Fur direction is another quiet detail that makes or breaks the illusion. On an upright suit you can get away with a lot because the body language does most of the work. On a feral, the lay of the fur along the spine, down the legs, around the cheeks, it all reinforces the silhouette when you’re moving low and fast. When the nap catches light correctly, you get that ripple across the back that looks almost alive for a second. When it’s off, the whole thing reads like a plush dragged sideways.

Mobility ends up being a series of compromises. Full feral suits that expect quadrupedal movement often build in segmented bodies or stretch panels, but you still feel the resistance. Turning your head while on all fours means the whole suit shifts with you. Tails matter more here too. A heavy tail attached low can help balance, but it also drags if you’re not careful, picking up dust or catching under your own legs when you pivot too quickly. Some people keep a slightly shorter or lighter tail for crowded indoor spaces and swap to a fuller one for outdoor meets or photos.

Heat builds faster than people expect because you’re closer to the ground and airflow is worse. Even with decent ventilation in the head, you’re not catching as much moving air as someone standing upright. After twenty minutes of active movement, the inside of the muzzle feels warm and damp, and you start pacing yourself whether you want to or not. A lot of experienced wearers develop little habits, like angling the head slightly when they pause so air can move through the mouth opening, or choosing spots near open doors without making a big deal of it.

Visibility shapes behavior more than people admit. In a feral head, your forward vision is usually decent, but anything above or sharply to the side drops off fast. You end up relying on body memory and small head movements to map your surroundings. It’s why movements tend to be more deliberate. Sudden turns feel risky, especially in a crowded hallway where someone could step into your blind spot. Over time you learn to telegraph motion with your shoulders and back so you don’t clip someone with the side of your head or tail.

Maintenance hits differently too. Feral suits pick up everything. Dust, bits of grass, whatever’s on the floor at a meetup space. Light-colored paws show it immediately. Brushing becomes part of the routine not just for looks but to keep the fur from matting in high-friction areas like the underside of the legs or the chest where you’re constantly shifting weight. Drying takes longer if the suit absorbs sweat along those lower sections. You can’t just hang it and forget it. You end up rotating pieces, propping them so air can actually reach the parts that stayed pressed against your body.

There’s also a different kind of interaction when you’re in one. People approach more cautiously sometimes, especially if the proportions lean realistic. You’re closer to their eye line in a different way, or below it, which changes how they read your intent. Small gestures carry more weight. A head tilt, a slow step forward, even the way you settle onto your front paws can feel intentional in a way that standing and waving doesn’t. Accessories are usually minimal, but when they’re there, they stand out more. A simple bandana or a small tag on a collar can anchor the character without breaking the silhouette.

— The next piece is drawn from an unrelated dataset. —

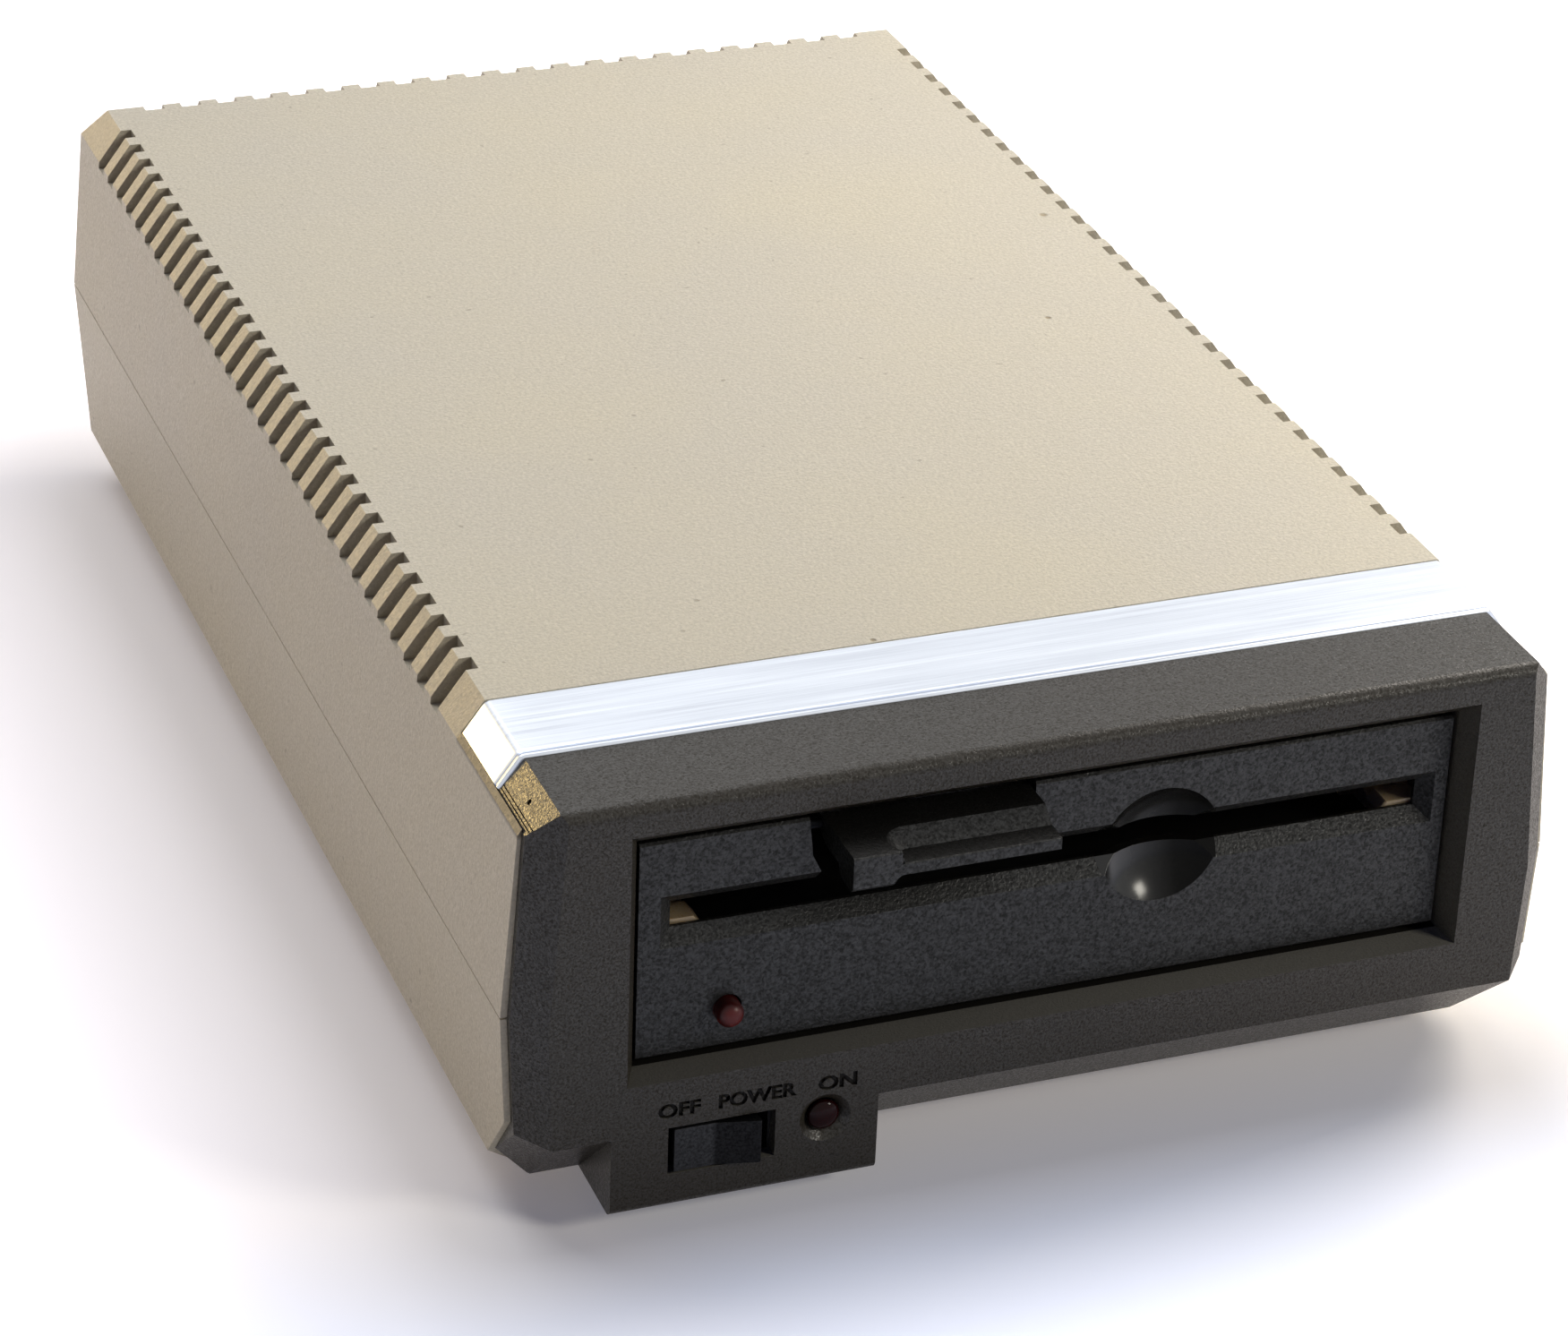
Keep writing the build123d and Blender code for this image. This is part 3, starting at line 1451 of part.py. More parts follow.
def screw_at(x, y, seat_z, tip_z):
    """A pan-head screw driven upwards, with a cross recess in its head."""
    head_low = seat_z - screw_head_height
    screw = post(x, y, head_low, seat_z, screw_head_radius)
    screw += post(x, y, seat_z, tip_z, screw_shank_radius)
    screw -= block(x - 1.8, x + 1.8, y - 0.4, y + 0.4, head_low - 1, head_low + 1.2)
    screw -= block(x - 0.4, x + 0.4, y - 1.8, y + 1.8, head_low - 1, head_low + 1.2)
    return screw


def make_case_screws():
    """The four screws that pull the covers together."""
    screws = []
    for x, y in case_screw_places():
        screws.append(screw_at(x, y, case_screw_seat_z, case_screw_reach))
    return group(screws)


def make_drive_screws():
    """The four screws that hold the drive on its pillars."""
    seat = chassis_bottom - drive_screw_seat
    screws = []
    for x, y in drive_screw_places():
        screws.append(screw_at(x, y, seat, chassis_bottom + drive_screw_reach))
    return group(screws)


nodes = {
    "top_cover": make_top_cover(),
    "bottom_cover": make_bottom_cover(),
    "trim_strip": make_trim_strip(),
    "front_bezel": make_front_bezel(),
    "power_led": make_power_led(),
    "power_rocker": make_power_rocker(),
    "power_switch_body": make_switch_body(),
    "drive_faceplate": make_faceplate(),
    "busy_led": make_busy_led(),
    "door_lever": make_door_lever(),
    "lever_shaft": make_lever_shaft(),
    "drive_chassis": make_chassis(),
    "disk_guide_left": make_disk_guide(-1),
    "disk_guide_right": make_disk_guide(1),
    "spindle_bearings": make_spindle_bearings(),
    "spindle": make_spindle(),
    "spindle_motor": make_motor(),
    "motor_pulley": make_motor_pulley(),
    "drive_belt": make_drive_belt(),
    "guide_rods": make_guide_rods(),
    "head_carriage": make_head_carriage(),
    "head_arm": make_head_arm(),
    "head_arm_pin": make_head_arm_pin(),
    "stepper_motor": make_stepper(),
    "band_capstan": make_capstan(),
    "clamp_arm": make_clamp_arm(),
    "clamp_pins": make_clamp_pins(),
    "clamp_cone": make_clamp_cone(),
    "drive_board": make_drive_board(),
    "drive_chips": make_drive_chips(),
    "main_board": make_main_board(),
    "main_board_screws": make_board_screws(),
    "capacitors": make_capacitors(),
    "interface_chips": make_board_chips(),
    "heat_sink": make_heat_sink(),
    "regulators": make_regulators(),
    "io_socket_a": make_io_socket(io_socket_a_x),
    "socket_pins": make_socket_pins(),
    "io_socket_b": make_io_socket(io_socket_b_x),
    "power_jack": make_power_jack(),
    "select_switch_bodies": make_select_bodies(),
    "select_slider_low": make_select_slider(select_switch_heights()[0]),
    "select_slider_high": make_select_slider(select_switch_heights()[1]),
    "rubber_feet": make_rubber_feet(),
    "case_screws": make_case_screws(),
    "drive_screws": make_drive_screws(),
}

for name, piece in nodes.items():
    export_step(to_origin * piece, "parts/" + name + ".step")
    print(name, "written")
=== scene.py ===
"""An external floppy disk drive in moulded ABS, dressed for its portrait.

The frame's nodes are copied, welded and given the small rounds of real mouldings.
The metal band, both lamps and the cut lettering are surfaces of their own.
"""
import json
import math

import bmesh
import bpy
import numpy as np
from mathutils import Matrix, Vector


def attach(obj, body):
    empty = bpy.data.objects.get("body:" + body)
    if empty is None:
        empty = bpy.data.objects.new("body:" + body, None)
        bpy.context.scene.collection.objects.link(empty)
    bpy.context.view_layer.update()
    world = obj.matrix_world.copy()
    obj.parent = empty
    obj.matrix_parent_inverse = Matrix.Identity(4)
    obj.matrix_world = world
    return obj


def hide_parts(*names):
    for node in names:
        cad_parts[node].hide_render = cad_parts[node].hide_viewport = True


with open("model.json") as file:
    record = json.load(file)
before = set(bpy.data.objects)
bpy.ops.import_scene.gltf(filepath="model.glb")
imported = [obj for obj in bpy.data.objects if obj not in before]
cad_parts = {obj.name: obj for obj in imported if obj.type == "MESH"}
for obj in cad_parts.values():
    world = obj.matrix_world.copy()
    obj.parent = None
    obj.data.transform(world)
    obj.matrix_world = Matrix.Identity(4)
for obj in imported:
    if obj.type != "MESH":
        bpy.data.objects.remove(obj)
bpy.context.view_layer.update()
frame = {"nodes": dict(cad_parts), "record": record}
nodes = frame["nodes"]
MM = 0.001

# Where the case's own axes lie in this frame, in millimetres: Y starts at the front rim
# of the covers and Z at the parting line
BACK_SHIFT = 144.0
LIFT = 42.5
CASE_ORIGIN = np.array([0, -BACK_SHIFT, LIFT])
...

Transport is its own puzzle. Feral bodies don’t fold as neatly, especially if they’re built with a defined spine or padding to hold shape along the back. You learn to pack around that, stuffing the interior with towels or soft items so it doesn’t collapse awkwardly in transit. Heads need space so the muzzle doesn’t warp. After a few trips, you get a sense of how much pressure each part can take before it starts to show.

None of this makes feral suits harder or better, just different in ways that are easy to underestimate until you’re actually inside one, trying to navigate a hallway or hold a pose for a photo while your knees remind you exactly how long you’ve been down there. When it works, though, when the movement, the proportions, and the materials all line up, there’s a moment where the suit stops feeling like something you’re managing and starts feeling like something you’re inhabiting. It’s brief, and you have to work for it, but it’s enough to keep people coming back to that lower, quieter kind of performance.